Data listing:
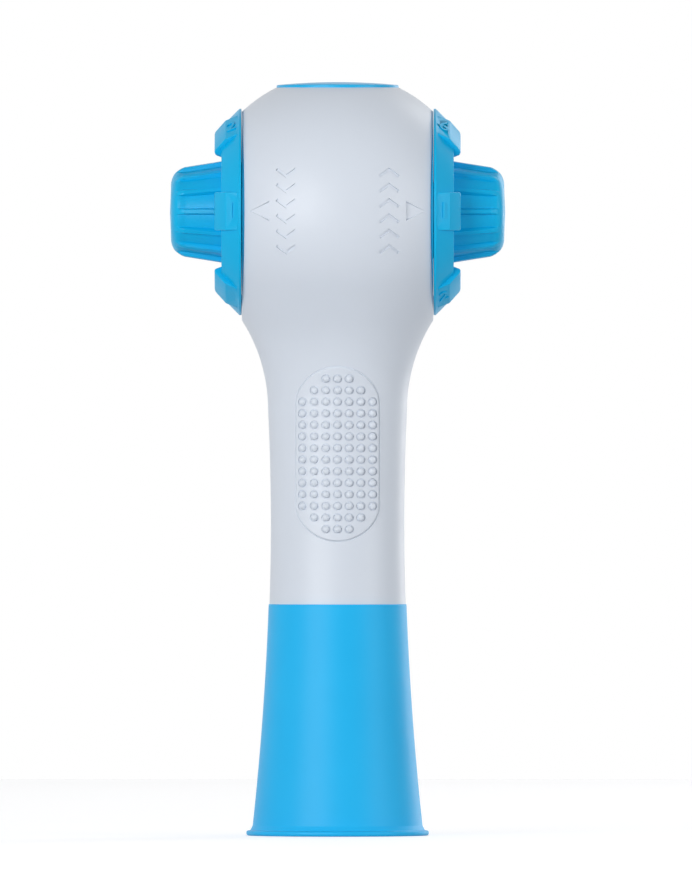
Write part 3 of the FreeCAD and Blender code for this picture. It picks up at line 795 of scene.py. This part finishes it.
def panel_skin(facing):
    """The raised panel as a closed block: a lifted top, and a floor inside the wall."""
    rings = []
    half_length = GRIP_LENGTH / 2
    for row in range(PANEL_ROWS + 1):
        rise = -(half_length - 0.001) * math.cos(math.pi * row / PANEL_ROWS)
        z = GRIP_MIDDLE_Z + rise
        width = max(grip_half_width(z), 0.01)
        top, floor = [], []
        for column in range(PANEL_COLUMNS + 1):
            x = -width * math.cos(math.pi * column / PANEL_COLUMNS)
            from_border = min(width - abs(x), half_length - abs(rise))
            past = max(abs(rise) - (half_length - GRIP_END_RADIUS), 0)
            if past:
                from_border = min(from_border, GRIP_END_RADIUS - math.hypot(x, past))
            near = 1 - min(max(from_border, 0) / GRIP_EDGE, 1)
            top.append(on_shell(x, z, GRIP_RISE * math.sqrt(max(1 - near * near, 0)), facing))
            floor.append(on_shell(x, z, -SHELL_WALL / 2, facing))
        rings.append(top + floor[::-1])
    return swept("panel_skin", rings, False)


def groove_cutter(facing):
    """A V-shaped ring that follows the surface round the panel."""
    section = ((-GROOVE_OVERLAP, GROOVE_LIFT), (GRIP_GROOVE / 2, -GRIP_GROOVE_DEPTH),
               (GRIP_GROOVE, GROOVE_LIFT))
    lines = []
    for grow, lift in section:
        half = GRIP_LENGTH / 2 + grow
        rise = [-half * math.cos(math.pi * step / GROOVE_STEPS) for step in range(GROOVE_STEPS + 1)]
        right = [(grip_half_width(GRIP_MIDDLE_Z + r, grow), r) for r in rise]
        left = [(-w, r) for w, r in right[::-1]][1:-1]
        lines.append([on_shell(x, GRIP_MIDDLE_Z + r, lift, facing) for x, r in right + left])
    return swept("groove_cutter", [list(ring) for ring in zip(*lines)], True)


print("grip half width in the middle:", grip_half_width(GRIP_MIDDLE_Z), "mm")

# %% [markdown]
# Fourteen rows of domed dots cover the panel. In the mould they are drilled
# straight in from the front, so their spacing is even across the picture and
# doesn't bunch up towards the sides. A drilled dot has a small burr groove round
# its foot, which is what draws the dark ring round each dot in the photograph.
# The round forms are turned a little, and the two kinds have different numbers
# of sides, so that no two faces lie in one plane when they are joined.

# %% Dots and their rings
DOT_PITCH = 2.5
DOT_RADIUS = 0.8
DOT_HEIGHT = 0.6
DOT_ROWS = 14
DOT_COLUMNS = 7
DOT_END_ROW = 3
DOT_SIDES = 20
DOT_RINGS = 5
DOT_ROOT = 0.85
DOT_TURN = 0.37
RING_WIDTH = 0.24
RING_DEPTH = 0.16
RING_SIDES = 23
RING_WALL = 0.1
RING_CUT_ABOVE = 0.2


def grip_surface(x, z, facing):
    """How far in front of the middle plane the panel's surface is."""
    return on_shell(x, z, GRIP_RISE, facing).y


def dot_places():
    """The x and z of every dot; the rows get shorter towards both ends."""
    for row in range(DOT_ROWS):
        count = min(DOT_COLUMNS, DOT_END_ROW + 2 * min(row, DOT_ROWS - 1 - row))
        z = GRIP_MIDDLE_Z + (row - (DOT_ROWS - 1) / 2) * DOT_PITCH
        for column in range(count):
            yield (column - (count - 1) / 2) * DOT_PITCH, z


def round_shape(profile, x, z, facing, follows, sides):
    """A round form about Y at a place, from (radius, height above the panel) points."""
    rings = []
    for step in range(sides):
        angle = 2 * math.pi * (step + DOT_TURN) / sides
        ring = []
        for radius, height in profile:
            px, pz = x + radius * math.cos(angle), z + radius * math.sin(angle)
            base = grip_surface(px, pz, facing) if follows else grip_surface(x, z, facing)
            ring.append((px, base + facing * height, pz))
        rings.append(ring)
    return swept("round_shape", rings, True)


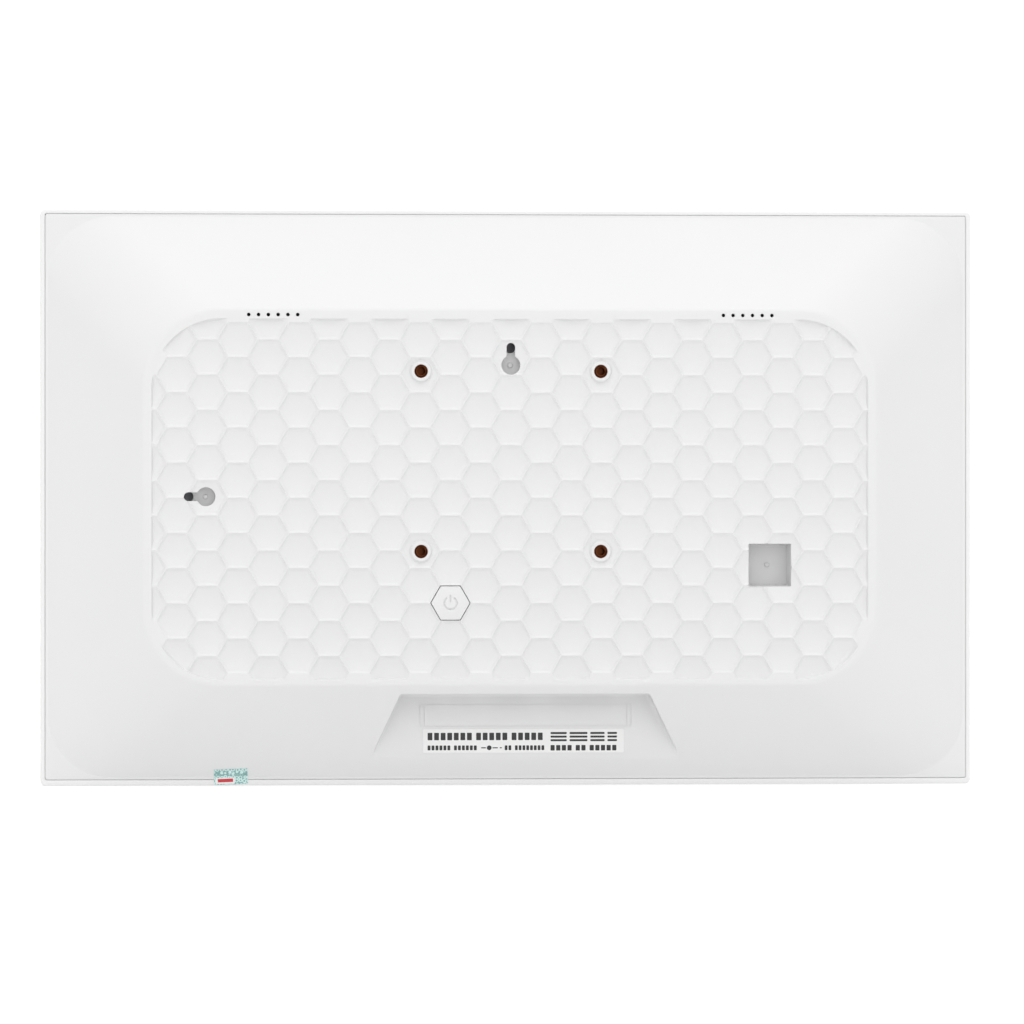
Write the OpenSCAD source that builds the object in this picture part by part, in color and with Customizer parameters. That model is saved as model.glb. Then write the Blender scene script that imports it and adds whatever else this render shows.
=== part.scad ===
// Digital photo frame, 15.6 inch, with a domed back cover and a 75 mm wall mount pattern.
// Millimetres. X runs across the screen, Z runs up, and the screen faces -Y.
// The origin is under the middle of the frame, on the plane of its bottom edge.

/* [Frame] */
// Overall width of the frame
frame_w = 390; // [388:1:396]
// Overall height of the frame
frame_h = 240; // [239:1:244]
// Depth from the front face to the flat of the back
frame_d = 32; // [32:0.5:34]
// Depth at which the rim and the cover's flange end
rim_d = 13; // [12.5:0.5:13.5]
// Thickness of the bezel's front plate
bezel_t = 2.5; // [2:0.25:2.5]
// Thickness of the bezel's side walls
side_wall = 1.7; // [1.5:0.1:2]
// Thickness of the bezel's top wall
top_wall = 1.5; // [1.3:0.1:2]
// Thickness of the bezel's bottom wall
bottom_wall = 2.3; // [1.8:0.1:2.5]
// Radius of the frame's outer corners
corner_r = 2; // [1:0.5:3]

/* [Screen] */
// Width of the picture
picture_w = 344.2; // [340:0.1:345]
// Height of the picture
picture_h = 193.6; // [190:0.1:194]
// How far the window shows beyond the picture on each side
window_margin = 0.7; // [0.3:0.1:1]
// Width of the window's sloped edge
window_bevel = 2.2; // [1:0.1:2.5]

/* [Back dome] */
// Wall thickness of the back cover
cover_t = 2.2; // [2:0.1:2.4]
// Gap between the back cover and the bezel's walls
seam = 0.2; // [0.1:0.05:0.3]
// Corner radius where the dome rises from the flange
dome_r = 27; // [22:1:32]
// Width of the dome's flat top
top_w = 306; // [300:1:310]
// Height of the dome's flat top
top_h = 156; // [152:1:158]
// Corner radius of the dome's flat top
top_r = 32.5; // [28:0.5:36]

/* [Wall mounting] */
// Spacing of the threaded inserts, both ways
mount_pitch = 75; // [75:1:75]
// Outer radius of a threaded insert
insert_r = 2.8; // [2.6:0.1:3]
// Radius of the insert's bore, at the crests of an M4 thread
insert_bore_r = 1.65; // [1.6:0.05:1.7]
// Length of a threaded insert
insert_l = 8; // [6:0.5:8.5]
// Radius of a keyhole's round end
keyhole_r = 3.95; // [3.5:0.05:4.2]
// Width of a keyhole's slot
keyhole_slot = 3.6; // [3.2:0.1:4]
// Distance from the round end's centre to the slot's end centre
keyhole_run = 7.4; // [6.5:0.1:8]
// Room for a screw head behind a keyhole
keyhole_room = 3.8; // [3:0.1:4]

/* [Dimples] */
// Width of a hexagonal cell across its flats
cell_af = 14.6; // [14.6:0.1:15]
// Width of the ridge between two dimples
ridge_w = 0.8; // [0.6:0.1:1.2]
// Depth of a dimple
dimple_d = 0.7; // [0.3:0.1:0.8]
// Width of the dimpled field
field_w = 299.2; // [294:0.2:300]
// Height of the dimpled field
field_h = 148.8; // [144:0.2:150]
// Corner radius of the dimpled field
field_r = 29; // [26:0.5:32]

/* [Stand socket] */
// Width of the square socket for the stand's peg
socket_w = 18; // [16:0.5:19]
// Depth of the socket
socket_d = 13; // [11:0.5:13]

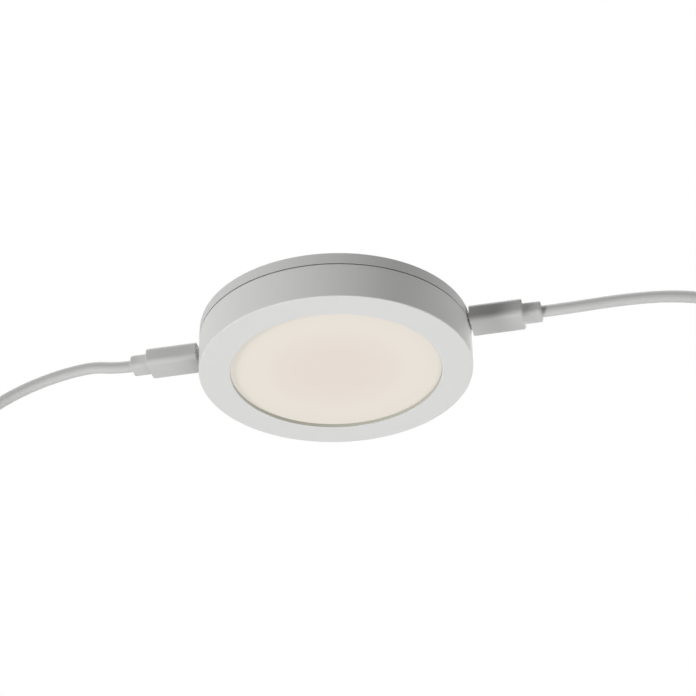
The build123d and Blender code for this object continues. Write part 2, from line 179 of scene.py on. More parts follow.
def makeCord(name, points):
    curve = bpy.data.curves.new(name, "CURVE")
    curve.dimensions = "3D"
    spline = curve.splines.new("NURBS")
    spline.points.add(len(points) - 1)
    for target, point in zip(spline.points, points):
        target.co = (*point, 1)
        target.radius = lead["diameter"] / 2  # the points carry the size, so the curve's box is true
    spline.order_u = 3
    spline.use_endpoint_u = True
    spline.resolution_u = lead["stepsPerPoint"]
    curve.bevel_depth = 1
    curve.bevel_resolution = lead["roundness"]
    curve.use_fill_caps = True
    cord = bpy.data.objects.new(name, curve)
    bpy.context.scene.collection.objects.link(cord)
    return cord


# soft overmouldings of the plugs: a flat block, then the smaller collar that the cord leaves by

plugBody = {
    "width": 8.8 * mm,
    "height": 5.0 * mm,
    "corner": 1.5 * mm,
    "length": 13.5 * mm,
    "collarWidth": 5.7 * mm,
    "collarHeight": 3.9 * mm,
    "collarCorner": 1.3 * mm,
    "collarLength": 4.6 * mm,
    "shoulderRound": 0.2 * mm,
    "endRound": 0.5 * mm,
    "collarRound": 0.45 * mm,
    "cornerSteps": 8,
    "rimSteps": 4,
    "sharpAngle": 1.0,      # radians; an edge of a rim turns by more than this
}
near = 0.001 * mm  # places closer than this count as the same


def roundedFace(shape, width, height, corner, level):
    # one flat face with round corners, at a height along the plug
    grid = bmesh.ops.create_grid(shape, x_segments=1, y_segments=1, size=0.5)
    verts = grid["verts"]
    bmesh.ops.scale(shape, verts=verts, vec=(width, height, 1))
    bmesh.ops.translate(shape, verts=verts, vec=(0, 0, level))
    bmesh.ops.bevel(
        shape, geom=verts, offset=corner, segments=plugBody["cornerSteps"], profile=0.5,
        affect="VERTICES", material=-1,
    )
    return next(face for face in shape.faces if abs(face.calc_center_median().z - level) < near)


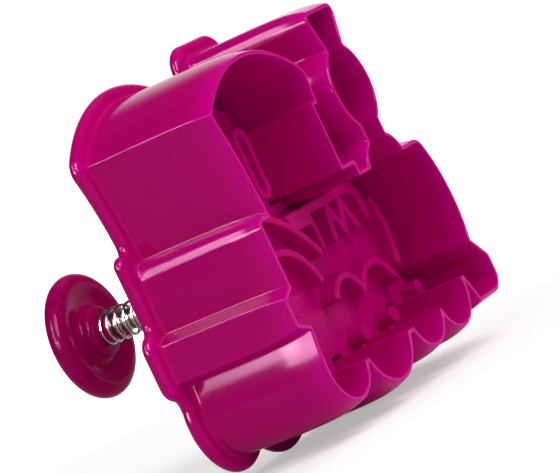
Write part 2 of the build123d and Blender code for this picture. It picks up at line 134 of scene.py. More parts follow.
# Chimney: half widths and heights from its foot up, and where its arcs bulge to
CHIMNEY_SKIRT_FOOT = (7.3, BOILER_TOP)
CHIMNEY_SKIRT_BULGE = (5.95, 36.55)
CHIMNEY_SKIRT_TOP = (3.8, 38.0)
CHIMNEY_STEM_TOP = (3.8, 40.9)
CHIMNEY_BALLOON_BULGE = (7.15, 48.05)
CHIMNEY_NECK = (3.4, 55.2)
CHIMNEY_LIP = (5.3, 60.9)
CHIMNEY_TOP = (5.3, 62.9)
CHIMNEY_LIP_BEND = 1.4
CHIMNEY = (
    (CHIMNEY_SKIRT_FOOT, CREASE, CHIMNEY_SKIRT_BULGE),
    (CHIMNEY_SKIRT_TOP, SOFT_CREASE, None),
    (CHIMNEY_STEM_TOP, SOFT_CREASE, CHIMNEY_BALLOON_BULGE),
    (CHIMNEY_NECK, SOFT_CREASE, None),
    (CHIMNEY_LIP, CREASE, None),
    (CHIMNEY_TOP, CHIMNEY_LIP_BEND, None),
)
OUTLINE_MIDDLE = CHIMNEY_TOP[1] / 2

# Corners of the flange: a point near each, its bend, and the run that leaves it, which is the
# one of the wall's outline with this number or a run of the flange's own
FLANGE_CORNERS = (
    ((-37.5, 11.4), 3.0, 0),
    ((-20.5, 0.0), FLANGE_CREASE, 1),
    ((-1.8, 0.5), FLANGE_CREASE, 3),
    ((11.25, -0.3), FLANGE_CREASE, 4),
    ((24.3, 0.5), FLANGE_CREASE, "heel"),
    ((26.6, -0.3), 0, 6),
    ((36.4, -0.3), 4.5, 7),
    ((40.7, 3.9), 4.5, 8),
    ((40.7, 11.3), 4.5, 9),
    ((36.6, 15.2), FLANGE_CREASE, 10),
    ((33.8, 38.0), 5.2, 11),
    ((26.6, 38.0), FLANGE_CREASE, 12),
    ((24.8, 39.8), FLANGE_CREASE, 14),
    ((24.7, 56.4), FLANGE_CREASE, 15),
    ((26.0, 60.3), 2.6, 16),
    ((26.0, 66.6), 4.2, 17),
    ((8.0, 66.6), 4.2, 18),
    ((8.0, 60.3), 2.6, 19),
    ((9.3, 56.4), FLANGE_CREASE, 20),
    ((8.5, 55.3), FLANGE_CREASE, "web"),
    ((6.5, 55.3), FLANGE_CREASE, "roof tip"),
    ((6.1, 55.9), 0, 29),
    ((4.3, 58.3), 3.0, 30),
    ((-37.0, 56.5), 3.4, "cab rear"),
    ((-34.3, 39.6), 1.2, 32),
    ((-37.5, 39.6), 1.8, 33),
    ((-37.5, 26.3), FLANGE_CREASE, 34),
    ((-40.7, 25.0), 3.0, 35),
    ((-40.7, 14.8), 3.0, "under buffer"),
    ((-37.5, 13.5), FLANGE_CREASE, 33),
)

# Stamp's outline under the roof
STAMP_ROOF = ((-30.3, 53.0), (-15.1, 57.0), (0.1, 53.0))

# Relief on the stamp's face: centres, radii and angles in degrees of arcs, points of ribs, and
# places and sizes of pegs and windows
INNER_GUARD = ((-11.8, 16.6), 11.3, 16.0, 164.0)
OUTER_GUARD_CENTRE = (-19.9, 8.2)
OUTER_GUARD_RADIUS = 27.9
OUTER_GUARD_ANGLES = (34.5, 71.7)
OUTER_TAIL_RADIUS = 12.6
OUTER_TAIL_END = 188.0
FIREBOX_REAR = -3.4
FIREBOX_FRONT = 4.0
FIREBOX_BOTTOM = 29.4
POST_FOOT = 24.2
POST_WIDTH = 1.2
BAND_WIDTH = 1.9
BAND_BEND = 3.2
BAND_END = (23.9, 26.2)
ZIGZAG = ((9.8, 25.2), (11.7, 30.9), (14.3, 25.2), (16.7, 30.9), (19.2, 25.2))
SMOKEBOX_RIB_STATION = 29.4
SMOKEBOX_RIB_HEIGHTS = (15.2, 28.4)
SMOKEBOX_RIB_RADIUS = 17.0
FIRST_ARCH = ((6.0, 13.5), 5.3, 5.0, 157.0)
SECOND_ARCH = ((17.3, 11.9), 6.35, 27.0, 160.0)
SECOND_ARCH_TIP = (26.0, 11.9)
PEG_STATIONS = (-27.1, 5.2, 17.3)
PEG_HEIGHT = 8.1
PEG_RADIUS = 1.6
PEG_STRAIGHT = 0.02
BUTTON = (-9.7, 14.0, 2.5)
BUFFER_PEG = (30.3, 9.5, 2.8, 3.2)
WINDOW_STATIONS = (-23.9, -5.8)
WINDOW = (43.6, 4.5, 13.4)
WINDOW_BAND = 1.1
RELIEF_INSET = 1.4
RIB_END_BEND = 0.25

# How much each rib stands above the one before, so that no tops coincide where ribs cross
RIB_STEP = 0.015

# Small roundings, in millimetres
PLATE_BEND = 0.4
GUIDE_EDGE = 0.4
BORE_EDGE = 0.15
SEAT_ROOT = 0.2
SEAT_INNER_EDGE = 0.25
SEAT_OUTER_EDGE = 0.35
HUB_EDGE = 0.4
HUB_BORE_EDGE = 0.1
ROD_EDGE = 0.3
KNOB_BORE_EDGE = 0.1
SPIGOT_EDGE = 0.2
BOSS_FOOT = 0.7

# Wear that the materials show on edges, from 0 to 1; on plastic the same mark also paints the edges
# paler as a painted highlight
LAND_WEAR_AND_SHEEN = 0.15
RIM_WEAR_AND_SHEEN = 0.1
RIB_WEAR_AND_SHEEN = 0.05

# Plastic: depth in millimetres over which the thin wall is painted paler as a painted glow of light
# through it, least roughness, share of full gloss, and how fine its clouds, grain, specks and flow
# streaks are
PAINTED_GLOW_REACH = 5.0
PLASTIC_ROUGHNESS = 0.07
STAMP_ROUGHNESS = 0.22
KNOB_ROUGHNESS = 0.11
PLASTIC_GLOSS = 0.13
STAMP_GLOSS = 0.03
KNOB_GLOSS = 0.06
GLOSS_TINT = (1.0, 0.5, 0.85)
CLOUD_SCALE = 70.0
GRAIN_SCALE = 2600.0
SPECK_SCALE = 5200.0
STREAK_SCALES = (1400.0, 90.0, 1400.0)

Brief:
Write out exactly the lines running from the line containing "Write the OpenSCAD" to the line containing "window_bevel = 2.2; // [1:0.1:2.5]", with both of those lines included.

Task output:
Write the OpenSCAD source that builds the object in this picture part by part, in color and with Customizer parameters. That model is saved as model.glb. Then write the Blender scene script that imports it and adds whatever else this render shows.
=== part.scad ===
// Digital photo frame, 15.6 inch, with a domed back cover and a 75 mm wall mount pattern.
// Millimetres. X runs across the screen, Z runs up, and the screen faces -Y.
// The origin is under the middle of the frame, on the plane of its bottom edge.

/* [Frame] */
// Overall width of the frame
frame_w = 390; // [388:1:396]
// Overall height of the frame
frame_h = 240; // [239:1:244]
// Depth from the front face to the flat of the back
frame_d = 32; // [32:0.5:34]
// Depth at which the rim and the cover's flange end
rim_d = 13; // [12.5:0.5:13.5]
// Thickness of the bezel's front plate
bezel_t = 2.5; // [2:0.25:2.5]
// Thickness of the bezel's side walls
side_wall = 1.7; // [1.5:0.1:2]
// Thickness of the bezel's top wall
top_wall = 1.5; // [1.3:0.1:2]
// Thickness of the bezel's bottom wall
bottom_wall = 2.3; // [1.8:0.1:2.5]
// Radius of the frame's outer corners
corner_r = 2; // [1:0.5:3]

/* [Screen] */
// Width of the picture
picture_w = 344.2; // [340:0.1:345]
// Height of the picture
picture_h = 193.6; // [190:0.1:194]
// How far the window shows beyond the picture on each side
window_margin = 0.7; // [0.3:0.1:1]
// Width of the window's sloped edge
window_bevel = 2.2; // [1:0.1:2.5]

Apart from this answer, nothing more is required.